Considering that I had stopped playing this game when I was still quite small, i had never realized the strategies involved in playing the game. Back then I’d just generally move whatever pawn i fancied nad somehow my grandparents would move in a way in order to simply enable me to win. It was only yesterday that I realized that the game is not as simple as I thought, and that strategy dominates luck when determining how you do.

It’s not like bridge, where card distributions are exchanged across pairs in order to take the luck out of the game. Nevertheless, I realize that the number of “turns” in the game is large enough for the probabilities in the seashells to balance out across players. Rather, the decision that you need to make at each turn regarding which pawn to move is so important that the importance of this drawfs the number you threw! Again you will need to keep into account stuff like the distribution of your next throw, your opponent’s next throw and so on.

I think I have a thing for games with randomness built into them rahter than those that are completely a function of the players’ moves (like chess). I think this is because even with the same set of players, games with randomness built in lead to a larger variety of positions which makes the game more exciting.

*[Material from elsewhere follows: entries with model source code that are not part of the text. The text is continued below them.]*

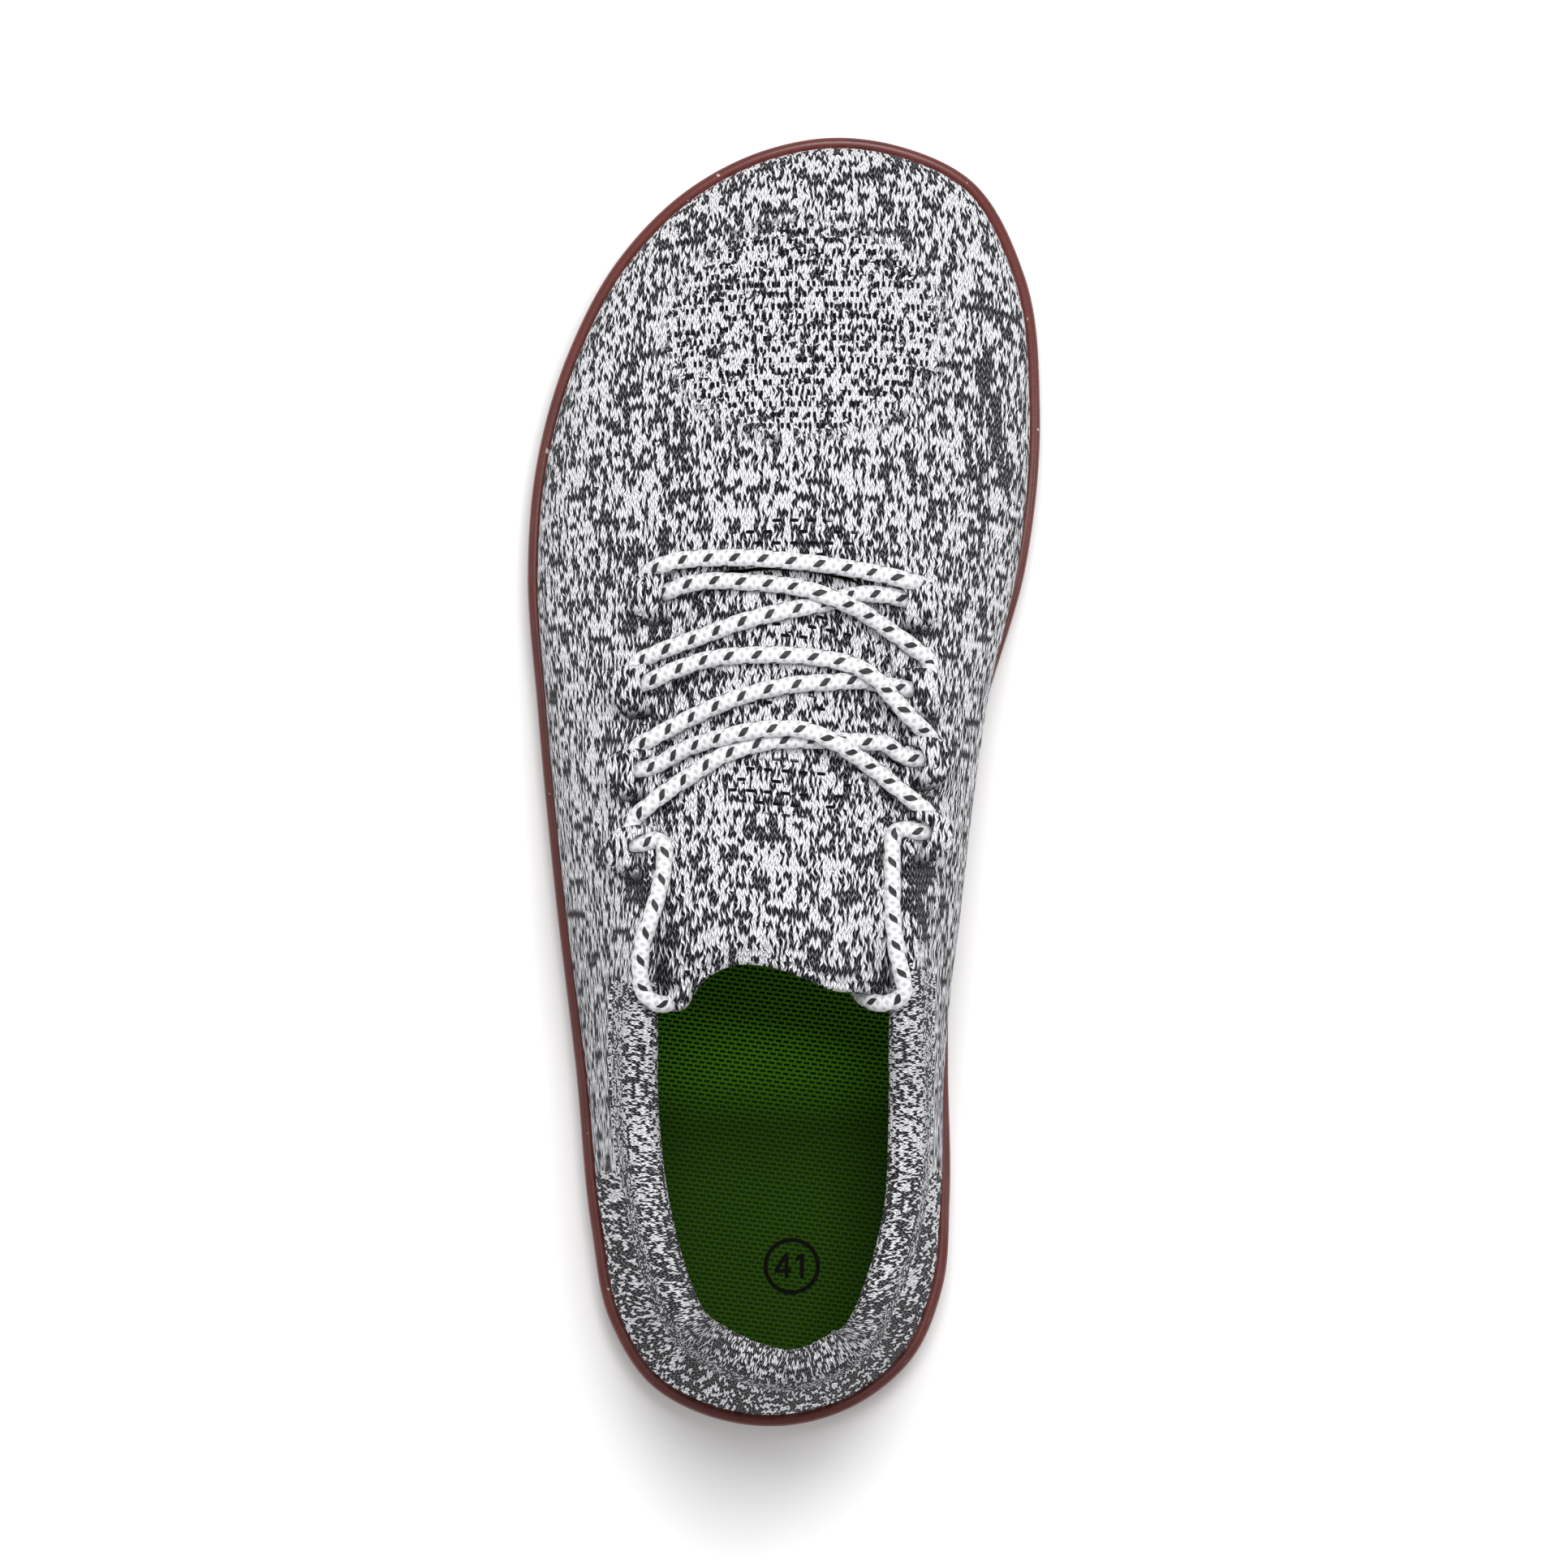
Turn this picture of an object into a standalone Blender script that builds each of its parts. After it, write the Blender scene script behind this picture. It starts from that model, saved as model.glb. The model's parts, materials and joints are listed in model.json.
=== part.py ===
"""Knitted barefoot shoe for the left foot, in metres: +Y to the toe, +X to the big-toe side, +Z up.

A rubber cup sole, an insole, a hollow knitted upper, its tongue, eight knitted lace loops and the lace
are separate closed solids. The outline of the sole drives the rest: the wall of the cup, the foot bed
and the foot of the upper are insets of it, and spokes run up from it to the collar and the throat.
Lateral is the side of the little toe, and medial is the side of the big toe.
"""
import math

import bmesh
import bpy
import numpy as np
from mathutils import Vector
from mathutils.bvhtree import BVHTree

# Overall sizes
SOLE_LENGTH = 0.277
SOLE_WIDTH = 0.110
HEEL_HEIGHT = 0.070
INSTEP_HEIGHT = 0.070

# Sole
TOE_SPRING = 0.0075
TOE_BREAK = 0.70
HEEL_BEVEL = 0.0010
HEEL_BREAK = 0.055
CUP_HEIGHT = 0.0125
LIP_THICKNESS = 0.0020
LIP_ROUND = 0.0005
BASE_THICKNESS = 0.0030
LUG_DEPTH = 0.0020
RIM_STEP = 0.0002
RIM_WIDTH = 0.0042
FLARE = 0.0080
FLARE_POWER = 6.0
BAND_STEP = 0.0006
BAND_EDGE = 0.0002
BAND_TOP = 0.74
BAND_FOOT = 0.30
SIDE_FOOT = 0.12

# Upper
KNIT_THICKNESS = 0.0022
OPENING_WIDTH = 0.065
OPENING_CENTRE = -0.003
COLLAR_PADDING = 0.0080
BULGE = 0.0050
BULGE_POWER = 0.7

# Insole and tongue
INSOLE_THICKNESS = 0.0035
INSOLE_ROUND = 0.0007
TONGUE_THICKNESS = 0.0028
TONGUE_PADDING = 0.0018
TONGUE_CREST = 0.0085
TONGUE_TOP_RISE = 0.0110
TONGUE_TUCK = 0.0050
TONGUE_CURVE = 0.0080

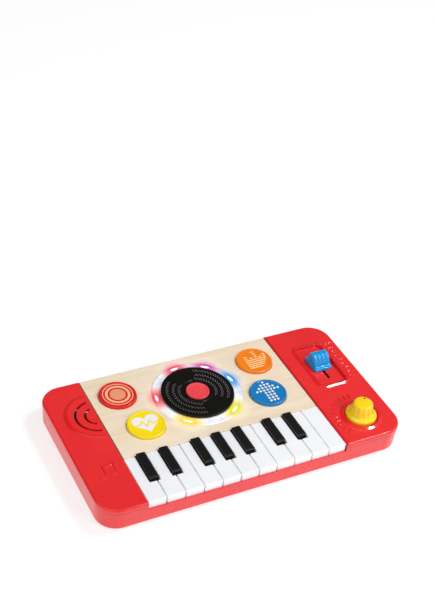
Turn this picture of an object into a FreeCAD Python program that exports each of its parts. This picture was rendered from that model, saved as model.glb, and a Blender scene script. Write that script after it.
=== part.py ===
import FreeCAD, Part
import math
import os
import re
import Sketcher
from FreeCAD import Placement, Rotation, Vector

# Toy electronic keyboard with a spinning record, four round push buttons, a fader and a knob.
# Frame: X along the length (treble to the right), Y from the player to the back, Z up.
# Origin: the middle of the footprint, on the table under the rubber feet. Millimetres.

WHITE_KEYS = 11
# Each black key stands over the gap after this many white keys, shifted sideways by a share
# of black_shift: outwards in a pair or in a group of three, level for the middle one.
BLACK_KEYS = [(1, -1.0), (2, 1.0), (4, -1.35), (5, 0.0), (6, 1.35), (8, -1.0), (9, 1.0)]
# The gaps between white keys with no black key over them: a post carries the hinge rod there.
OPEN_GAPS = [3, 7, 10]
LAMP_ANGLES = [12, 54, 99, 170, 232, 307]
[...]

Coming back to Chowka Baarah, the other thing I was thinking of last night was if sunk cost fallacy applied in this, when I was trying to decide betwen a reasonably advanced pawn and a backward pawn to decide as to which one to save. Finally I decided that apart from the loss in terms of the pawn being sent home, other things that I had to take into consideration when I moved was about which pawn capture would be more valuable for the opponent, probabilities of differnet pawns getting captured, potential danger to other pawns, etc.

It’s a fun game, one of the most fun “traditional” games. Maybe one of the most “strategic” traditional games. Miss playing it for the last fifteen years or so.